They say development would bring unbearable traffic and other intrusions, destroying one of the last parcels of open space on Cherry Hill's west side.
"People want that land as open space," said Tish Corbett, Colwick Civic Association vice president. "A lot of people grew up in this neighborhood, bought their parents' homes. . . . The whole area is developed. Where else, besides Cooper River Park and cemeteries, isn't developed?"
MCW Enterprises Inc., based in Delran, filed an application in December to construct two-story apartment buildings on the site, known as the Brunetti tract after its owner, North Jersey developer John J. Brunetti. MCW bought the development rights to the property for $4.3 million, according to papers it filed with the township.
The company plans 290 luxury apartments - including 12 for residents with low or moderate incomes - and 18 apartments for low-income residents with physical disabilities, according to its application. Nearly two-thirds of the property would be "green space," and a fence would separate the development from the adjoining neighborhood.
MCW representatives could not be reached for comment.
It will be months before Cherry Hill's planning board decides whether to approve the project - MCW has yet to complete its application, and the Community Development office has yet to review it - but Colwick residents are already preparing to fight it.
They said they feared that their neighborhood - with quiet streets lined with old but well-tended homes - would lose its character.
Children "ride their bikes in the street. They can walk. They can skate," said Denise Clendenning, who grew up in Colwick and moved back with her family as an adult. "They couldn't do that in the other neighborhoods."
The activists plan to contact businesses in the Colwick office park, seeking help to protest what they believe would be an increase in traffic and noise. The Inquirer's South Jersey bureau is a tenant in the office park.
Residents said a wide variety of animals, including foxes and falcons, and interesting plants live on the Brunetti tract, and the New Jersey Environmental Federation wrote a letter asking township officials to help preserve the land for that reason.
For the residents, the degree to which Cherry Hill's government has participated in their fight has become almost as important an issue as whether the development is built. Civic association leaders said they believed township officials were ignoring them, and the group's president, T.J. Scott, walked out of a Township Council meeting at which it was under discussion.
Mayor Susan Bass Levin, expressing some frustration about the criticism, said she backed the residents and had approached MCW about the township's buying the property to keep it as open space. She urged residents to follow the proposal if it goes before the planning board.
"I would like to buy that land," she said Friday. "I'm on the same side as the people who live there and the Environmental Federation. I would like to save whatever land we can."

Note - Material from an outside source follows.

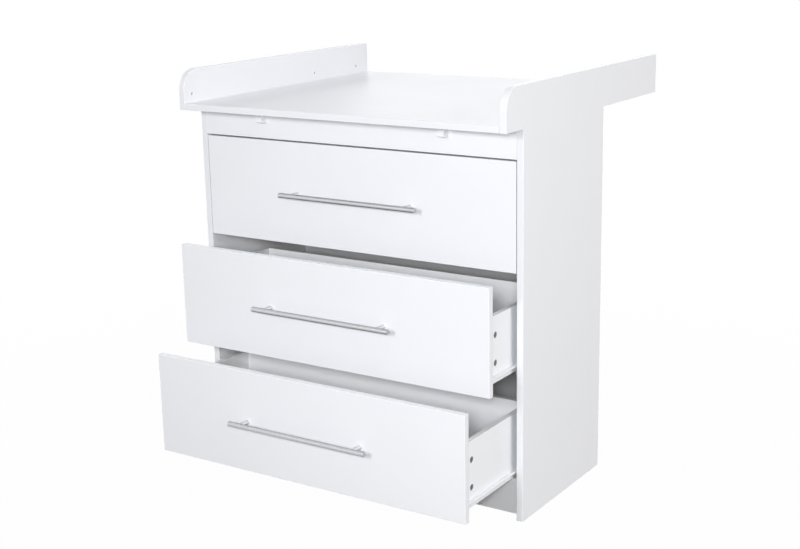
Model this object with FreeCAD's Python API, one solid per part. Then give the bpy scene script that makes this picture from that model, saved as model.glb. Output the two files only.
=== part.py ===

Cherry Hill recently bought the Springhouse Farm, on the east side of town, for $3.25 million, protecting it from development.
"We're going to explore every option, just as we did on Springhouse Farm," Levin said. "It's not about east or west. It's about preserving open space all over town. We're a community."
A court order on Cherry Hill's affordable housing requires that any development on the Brunetti tract include 60 units of low- or moderate-income housing. MCW last week asked Judge Anthony L. Gibson of Atlantic County Superior Court for permission to build only 30 units there, and it is awaiting an answer.
Colwick residents said they would not mind a 60-unit affordable-housing complex, which would take up only about five acres. They just do not want a major development in their backyards, taking up what they have come to see as their private nature preserve.
"It's unique here," said Lucy Clendenning, Denise's mother, who still lives in the neighborhood. "It's a small community."